さて、この命題についてプリム教授とバトラー教授は、「そもそも企業リソースに価値があるかどうかは、リソース部分だけでは決まらない」という批判を展開しました。これはどういう意味でしょうか。

 以下の仮想の例を考えましょう。ある日本の家電メーカーX社では、高い開発能力をもった技術者たち(=リソース)がいて、彼らが高機能製品を作っているとします。

 もしX社にとってこの技術者に「価値がある」とすると、それは技術者が生み出した高機能製品が売れているからのはずです。消費者が高機能製品に価値を見いだしているからこそ、技術者も価値があるわけです。

 ここで、X社がインドや中国のような新興国市場に進出したとしましょう。そしてこれらの国の消費者は、日本人ほどには高機能製品に興味がなく、一般の普及品で十分という人が大多数だとします。すると、X社はもはや製品機能では消費者に訴求できず、この市場で勝つためには、むしろ普及品をデザイン・広告などによるイメージで差別化して売っていく、という戦略をとるかもしれません。

 もしそうなれば、X社にとって「より価値のあるリソース」は、海外市場に精通して的確なマーケティング戦略を打てる人材や、現地広告会社とパイプのある人材となるはずです。結果として、X社の技術者の価値は相対的に下がることになります。

 言われてみれば当たり前なのですが、このように企業の「リソースに価値があるかないか」は、リソースそのものだけで決まるのではなく、製品・サービス市場の状況や、そこでの企業の戦略に左右されるのです。
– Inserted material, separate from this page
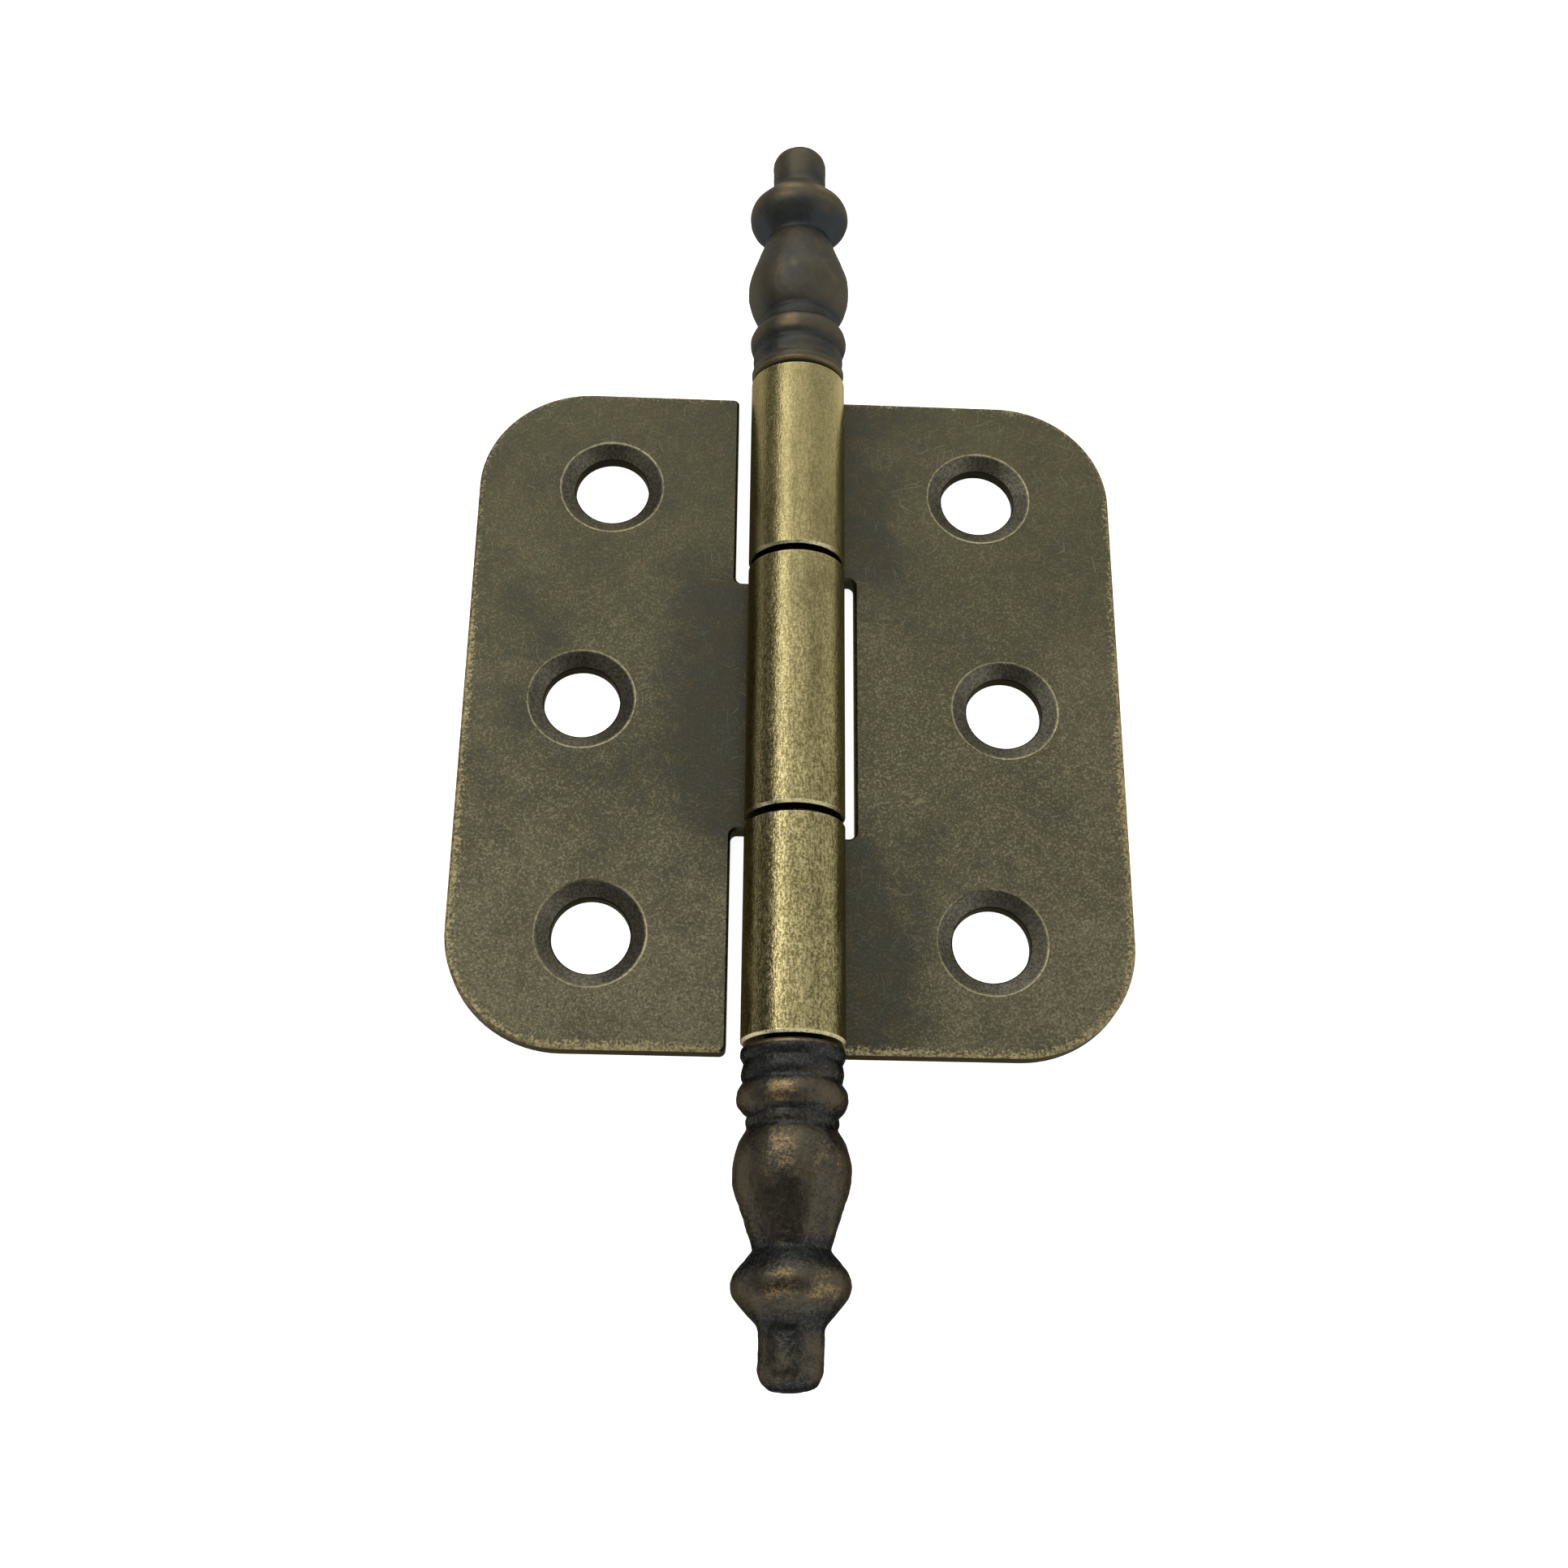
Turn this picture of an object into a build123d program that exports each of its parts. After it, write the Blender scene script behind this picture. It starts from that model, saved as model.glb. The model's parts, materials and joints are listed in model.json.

 ところが上の命題にあるように、バーニー教授の1991年論文はリソースに議論を限定して、製品・サービス側の話はしていません。プリム教授とバトラー教授はこの点をもって、「RBVは経営理論として不完全である」と批判したのです。

 そしてバーニー教授はこの批判に反論するどころか、なんとあっさりこれを認めたのです。2001年のAMR誌に掲載されたバーニー教授の反論論文の中で、彼は「自分が以前に発表した論文ではRBVに製品・サービス市場の側面を含んでいた。しかし1991年論文ではリソースに絞った厳密な議論をしたかったので、製品・サービスはあえて『理論の範囲の外』にした」というのです。

「部分」を重視する近代経営学

 実はバーニー教授に限らず、経営学ではこのように企業経営の一側面に焦点を当てて分析することが多いのです。

 なぜでしょうか。それは、現在の経営学が「社会『科学』であること」を重視しているからだろう、と私は考えています。